Nosso desejo de fazer cinema, mas também de refletir, pesquisar, escrever, se tornou uma realidade sólida. Com 11 edições, incluindo 5 em 2020, reunimos mais de 70 textos debatendo e aprendendo com diversos coletivos, a navegar pelas estórias de um novo cinema.


Esse ano, além dos colunistas do nosso coletivo, Janaina Reis, Daniel Neves e Renato Queiroz, contamos também com convidados como a parceira Pâmela Regina, do Cineclube Incinerante, que fez a mediação dos debates de lançamento, o mestrão Daniel Fagundes, nossa referência no cinema de quebrada. Aliás, fizemos uma edição especial do Coletivo de Vídeo Popular, articulação de coletivos com 15 anos de caminhada, na qual escreveram colunas, além de Fagundes, o antropólogo Guilhermo Aderaldo e a cineasta-pesquisadora Fernanda Vargas. Lincoln Péricles, direto do capão, escreveu sobre seu cinema de mutirão em edição sobre cinema experimental.  Contamos também com a presença da socióloga Marina Soler, professora da UNIFESP e colunista constante. A presença de diversos nomes do cinema periférico cria um espaço de debate e criação.

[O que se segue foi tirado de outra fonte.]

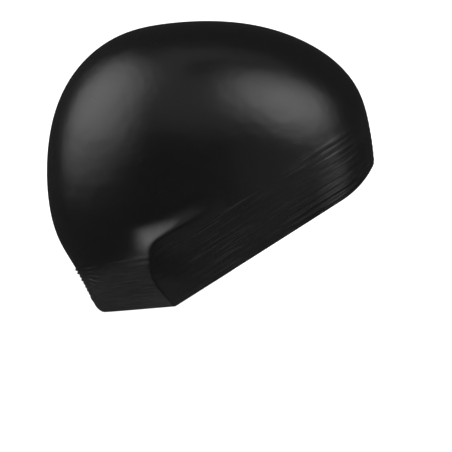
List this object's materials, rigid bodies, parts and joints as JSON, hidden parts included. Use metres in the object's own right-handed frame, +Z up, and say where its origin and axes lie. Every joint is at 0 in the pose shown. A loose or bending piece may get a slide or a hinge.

O gênero textual do zine vem se modificando, ou talvez se consolidando. Embora tenhamos trabalhado com textos dissertativos e acadêmicos, algo que consideramos essencial no nosso processo, estamos explorando as formas literárias, conto, poesia, relatos, abrindo para a construção de narrativas, contação de estórias de processos de criação.


Exibimos cinco filmes e trouxemos os realizadores para um debate, de São Paulo a Pernambuco, fazendo o intercâmbio entre coletivos. Todos os cinedebates podem ser encontrados no canal Companhia Bueiro Aberto.



Em suas 11 edições, o zine foi financiado pelo PROAC, com exceção de apenas 1 edição, em editais da Secretaria de Cultura do Estado de São Paulo. Tentamos novamente um edital, mas infelizmente não conseguimos. Bem sabemos como as políticas culturais ainda são deficitárias. Porém, voltaremos em 2022, nem que seja para fazer de maneira independente, como é o nosso cinema. 


Viva os cinemas periféricos! Uma câmera na cabeça e uma ideia nas mãos!